Thursday, January 14, 2010

Review - Treeless Mountain

There's something magical about the simple childhood tale Treeless Mountain. So Young Kim's second feature is the story of two children who have to adapt to a new environment and a new way of life when their mother leaves them to search for their father, and the director has done an incredible job of ensuring her two young leads feel completely comfortable in front of the camera. Six year-old Jin (Hee-yeon Kim) and her younger sister Bin (Song-hee Kim) both seem unaware of the film that is being made around them, reacting to every situation with such authenticity that it doesn't seem fair to deem their contributions as 'acting'. Kim's film takes a naturalistic approach to telling their tale, with her unobtrusive camera staying close to the children's faces and letting them carry the drama at their own pace. Scenes frequently pass by without any major incidents occurring, but Treeless Mountain makes us see the world from the children's perspective, and as such, even the smallest developments can feel momentous.

When the children are first uprooted, they are sent to live with their 'Big Aunt' (Mi-hyang Kim). She is not exactly a cruel guardian, but she treats them as something of a nuisance and shows them little affection, often leaving them to take care of themselves for long stretches while she drinks. They manage to make friends with a local boy and learn to make some money by catching, cooking and selling locusts, with the proceeds going straight into the piggy bank their mother gave the girls before she left. She promised them that they would receive pocket money for good behaviour, and that she would return when the bank is full, and the sisters cling to this hope throughout, frequently checking the bank to see how close they are to a long-awaited reunion. There's a wonderful moment when they realise that their big coins can be exchanged for a larger amount of smaller coins, which will fill the bank up more quickly, but following this breakthrough, there can be few more poignant sights than the girls sitting at the bus stop, clutching their full piggy, and forlornly waiting for their mother's return.

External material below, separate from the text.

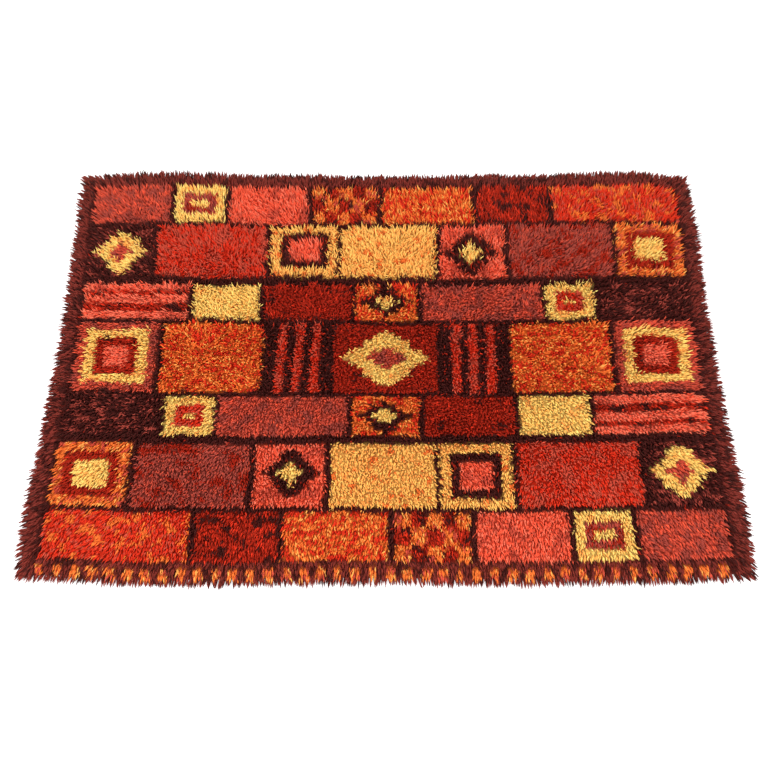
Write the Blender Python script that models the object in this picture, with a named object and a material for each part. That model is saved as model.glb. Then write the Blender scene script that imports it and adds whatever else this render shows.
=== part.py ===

Scenes such as this are all the more touching because Kim avoids sentimentality. Her patient, unobtrusive style never forces the issue, allowing us to share Jin and Bin's experiences and gradually become absorbed in their story. She has an eye for small details – Bin's favourite blue dress, or the girls' fascination at the sights of the fish market – and the sibling relationship the film depicts is utterly convincing. Treeless Mountain is a tribute to the unexpected resilience and determination of children, with the sisters eventually accepting their fate, and learning to come to terms with their new life. The final scenes are a perfect conclusion to this lovely film, with Jin and Bin finding happiness in their new surroundings, and discovering a use for the money they have been so dutifully collecting – a moment that is a quiet but deeply touching epiphany.